#### [Material]
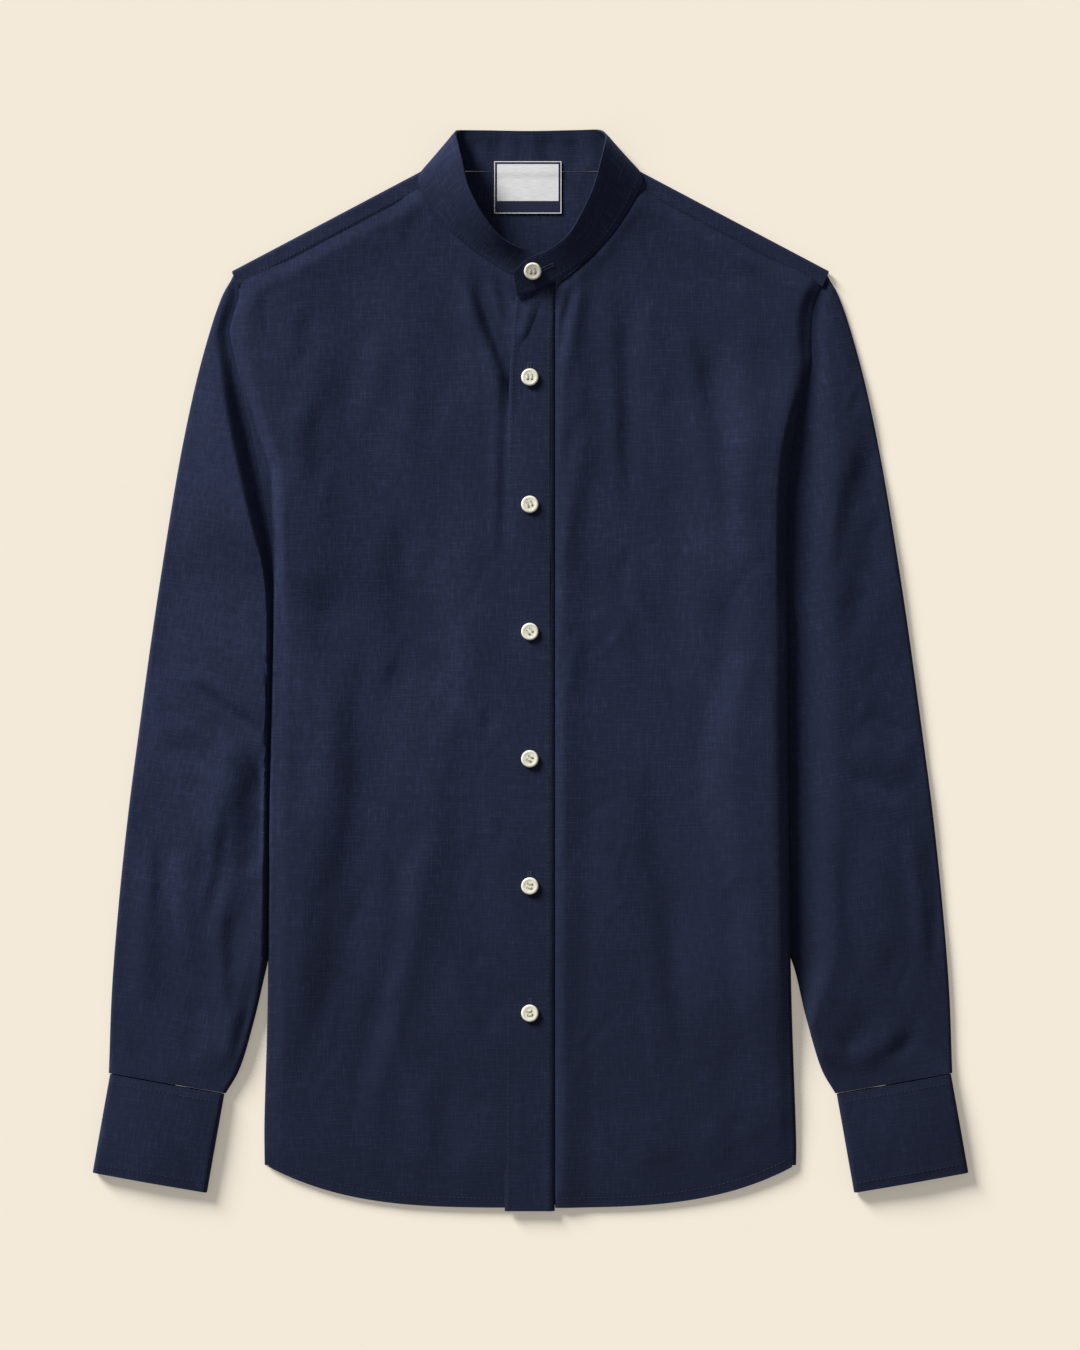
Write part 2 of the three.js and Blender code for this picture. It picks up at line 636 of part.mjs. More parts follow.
// Cuff: one stiff strip round the wrist, lapped and buttoned on the side that lies underneath.
function cuff(side) {
  const place = cuffFrame(side);
  const half = CUFF_WIDTH / 2 - CUFF_CLOTH / 2;
  const base = CUFF_CLOTH / 2;
  const lapRise = CUFF_CLOTH + SEAM;
  const topZ = base + 2 * lapRise;
  const [rampStart, rampEnd] = CUFF_UNDERLAP_RAMP.map((reach) => CUFF_LAP_END - reach);
  const section = (l) => {
    const lap = (w) => base + cuffLift(w, l);
    const underlap = (w) => lap(w) + lapRise * ease(rampStart, rampEnd, w);
    const top = (w) => topZ + cuffLift(w, l);
    const turn = (sign, low) => [-60, -25, 25, 60].map((degrees) => {
      const angle = THREE.MathUtils.degToRad(degrees);
      const radius = (topZ - low) / 2;
      const w = sign * (half - radius + radius * Math.cos(angle));
      return [w, (topZ + low) / 2 + radius * Math.sin(angle)];
    });
    const flat = half - (topZ - base) / 2;
    return [
      ...spread(5, CUFF_LAP_END, flat).map((w) => [w, lap(w)]),
      ...turn(1, base),
      ...spread(8, flat, -flat).map((w) => [w, top(w)]),
      ...turn(-1, base).reverse(),
      ...[-flat, -28, rampStart, lerp(rampStart, rampEnd, 0.55), rampEnd, 4,
        CUFF_UNDERLAP_END].map((w) => [w, underlap(w)]),
    ];
  };
  const rows = spread(6, SEAM, CUFF_LENGTH).map((l) => section(l).map(([w, z]) => place(w, l, z)));
  return new Surface().grid(rows).wall(CUFF_CLOTH);
}

// Button: a turned disc with a raised rim and four sewing holes.
function buttonGeometry(wasm) {
  const radius = BUTTON_DIAMETER / 2;
  const top = BUTTON_THICKNESS;
  const round = BUTTON_EDGE_ROUND;
  const profile = [[0, 0], [radius - round, 0], [radius, round], [radius, top - round / 2],
    [radius - round, top], [radius - BUTTON_RIM, top - BUTTON_RECESS], [0, top - BUTTON_RECESS]];
  const outline = profile.map(([x, y]) => new THREE.Vector2(x, y));
  const lathe = new THREE.LatheGeometry(outline, BUTTON_SIDES);
  lathe.rotateX(Math.PI / 2);
  let solid = toSolid(wasm, lathe);
  for (const [sx, sy] of [[-1, -1], [1, -1], [1, 1], [-1, 1]]) {
    const hole = new THREE.CylinderGeometry(BUTTON_HOLE / 2, BUTTON_HOLE / 2, 3 * top, 6);
    hole.rotateX(Math.PI / 2);
    hole.translate(sx * BUTTON_HOLE_PITCH / 2, sy * BUTTON_HOLE_PITCH / 2, 0);
    solid = solid.subtract(toSolid(wasm, hole));
  }
  return fromSolid(solid);
}

function toSolid(wasm, geometry) {
  const corners = geometry.attributes.position;
  const index = geometry.index ? [...geometry.index.array] : [...Array(corners.count).keys()];
  const known = new Map();
  const vertices = [];
  const shared = index.map((id) => {
    const p = [corners.getX(id), corners.getY(id), corners.getZ(id)];
    const key = p.map((n) => Math.round(n * 10000)).join();
    if (!known.has(key)) {
      known.set(key, vertices.length / 3);
      vertices.push(...p);
    }
    return known.get(key);
  });
  const triangles = [];
  for (let k = 0; k < shared.length; k += 3) {
    const [a, b, c] = shared.slice(k, k + 3);
    if (a !== b && b !== c && c !== a) triangles.push(a, b, c);
  }
  return new wasm.Manifold(new wasm.Mesh({
    numProp: 3,
    vertProperties: new Float32Array(vertices),
    triVerts: new Uint32Array(triangles),
  }));
}

function fromSolid(solid) {
  const mesh = solid.getMesh();
  const geometry = new THREE.BufferGeometry();
  geometry.setAttribute('position', new THREE.BufferAttribute(mesh.vertProperties, 3));
  geometry.setIndex([...mesh.triVerts]);
  geometry.computeVertexNormals();
  return geometry;
}

// Neck label: a blank woven patch over the seam between the band and the yoke.
function label() {
  const rows = [0, 0.25, 1].map((v) => [-0.5, 0.5].map((u) => {
    const y = LABEL.top - v * LABEL.length;
    const rest = v < LABEL.overBand ? BAND_CLOTH : CLOTH;
    const z = rest + LABEL.gap + LABEL.cloth / 2;
    return new THREE.Vector3(LABEL.x + u * LABEL.width, y, z);
  }));
  return new Surface().grid(rows).wall(LABEL.cloth);
}

const wasm = await Module();
wasm.setup();

addPiece('back', backPanel(), 'linen');
addPiece('yoke', yoke(), 'linen');
addPiece('front_right', frontPanel(-1), 'linen');
addPiece('front_left', frontPanel(1), 'linen');
addPiece('placket', placket(), 'linen');
addPiece('collar_band', band(), 'linen');
for (const [name, side] of [['right', -1], ['left', 1]]) {
  addPiece(`sleeve_${name}`, sleeve(side), 'sleeve');
  addPiece(`cuff_${name}`, cuff(side), 'linen');
}
addPiece('neck_label', label(), 'label');

const collarButton = addPiece('button_1', buttonGeometry(wasm), 'button');
collarButton.position.set(COLLAR_BUTTON.x, COLLAR_BUTTON.y, COLLAR_BUTTON.z);
collarButton.rotation.x = COLLAR_BUTTON.tilt;
for (let k = 0; k < PLACKET_BUTTONS; k += 1) {
  const button = addPiece(`button_${k + 2}`, buttonGeometry(wasm), 'button');
  const seat = PLACKET_Z + PLACKET_CAMBER + PLACKET_CLOTH / 2 + SEAM;
  button.position.set(BUTTON_X, BUTTON_TOP_Y - k * BUTTON_STEP, seat);
}
for (const [name, side] of [['right', -1], ['left', 1]]) {
  const button = addPiece(`cuff_button_${name}`, buttonGeometry(wasm), 'button');
  const spot = cuffFrame(side)(CUFF_BUTTON.w, CUFF_BUTTON.l, BUTTON_THICKNESS);
  button.position.copy(spot);
  button.rotation.x = Math.PI;
}

export default shirt;
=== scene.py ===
"""Mandarin collar linen shirt, laid flat: cloth, stitching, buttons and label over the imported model.

Lengths in the functions and tables are millimetres, and meshes are made in metres. +Y points to
the collar, +X to the wearer's left, +Z up. "Right" and "left" are the wearer's.
"""

import math

import bpy
import numpy as np
from mathutils import Matrix, Vector


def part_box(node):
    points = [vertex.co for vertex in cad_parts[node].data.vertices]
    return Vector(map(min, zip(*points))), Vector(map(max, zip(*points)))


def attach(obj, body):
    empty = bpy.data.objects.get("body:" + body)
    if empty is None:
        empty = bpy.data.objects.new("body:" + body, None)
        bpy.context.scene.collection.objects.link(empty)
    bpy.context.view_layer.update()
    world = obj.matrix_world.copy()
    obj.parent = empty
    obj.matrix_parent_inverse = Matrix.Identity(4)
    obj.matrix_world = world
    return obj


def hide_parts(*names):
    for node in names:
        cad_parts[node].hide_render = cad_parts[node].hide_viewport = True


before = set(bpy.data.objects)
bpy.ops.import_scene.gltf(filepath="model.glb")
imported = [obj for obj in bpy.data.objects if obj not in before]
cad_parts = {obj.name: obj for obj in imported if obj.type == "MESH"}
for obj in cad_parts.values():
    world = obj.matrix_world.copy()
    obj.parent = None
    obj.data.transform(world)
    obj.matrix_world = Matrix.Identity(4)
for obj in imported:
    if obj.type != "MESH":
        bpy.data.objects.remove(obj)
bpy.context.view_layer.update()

bl_info = {
    "name": "Mandarin collar linen shirt",
    "version": (1, 0, 0),
    "blender": (4, 5, 0),
    "location": "3D View > Sidebar > Shirt",
    "description": "Makes a shirt that is laid flat, with its linen, stitching, buttons and label",
    "category": "Add Mesh",
}

MM = 0.001
RIGHT, LEFT = -1, 1
SIDE_NAMES = {RIGHT: "right", LEFT: "left"}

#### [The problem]
Reproduce, without alteration, solely the lines beginning at the line that includes "addPiece('button_1', buttonGeometry(wasm), 'button');" and ending at the line that includes "cad_parts[node].hide_render = cad_parts[node].hide_viewport", both lines included.

#### [Solution]
const collarButton = addPiece('button_1', buttonGeometry(wasm), 'button');
collarButton.position.set(COLLAR_BUTTON.x, COLLAR_BUTTON.y, COLLAR_BUTTON.z);
collarButton.rotation.x = COLLAR_BUTTON.tilt;
for (let k = 0; k < PLACKET_BUTTONS; k += 1) {
  const button = addPiece(`button_${k + 2}`, buttonGeometry(wasm), 'button');
  const seat = PLACKET_Z + PLACKET_CAMBER + PLACKET_CLOTH / 2 + SEAM;
  button.position.set(BUTTON_X, BUTTON_TOP_Y - k * BUTTON_STEP, seat);
}
for (const [name, side] of [['right', -1], ['left', 1]]) {
  const button = addPiece(`cuff_button_${name}`, buttonGeometry(wasm), 'button');
  const spot = cuffFrame(side)(CUFF_BUTTON.w, CUFF_BUTTON.l, BUTTON_THICKNESS);
  button.position.copy(spot);
  button.rotation.x = Math.PI;
}

export default shirt;
=== scene.py ===
"""Mandarin collar linen shirt, laid flat: cloth, stitching, buttons and label over the imported model.

Lengths in the functions and tables are millimetres, and meshes are made in metres. +Y points to
the collar, +X to the wearer's left, +Z up. "Right" and "left" are the wearer's.
"""

import math

import bpy
import numpy as np
from mathutils import Matrix, Vector


def part_box(node):
    points = [vertex.co for vertex in cad_parts[node].data.vertices]
    return Vector(map(min, zip(*points))), Vector(map(max, zip(*points)))


def attach(obj, body):
    empty = bpy.data.objects.get("body:" + body)
    if empty is None:
        empty = bpy.data.objects.new("body:" + body, None)
        bpy.context.scene.collection.objects.link(empty)
    bpy.context.view_layer.update()
    world = obj.matrix_world.copy()
    obj.parent = empty
    obj.matrix_parent_inverse = Matrix.Identity(4)
    obj.matrix_world = world
    return obj


def hide_parts(*names):
    for node in names:
        cad_parts[node].hide_render = cad_parts[node].hide_viewport = True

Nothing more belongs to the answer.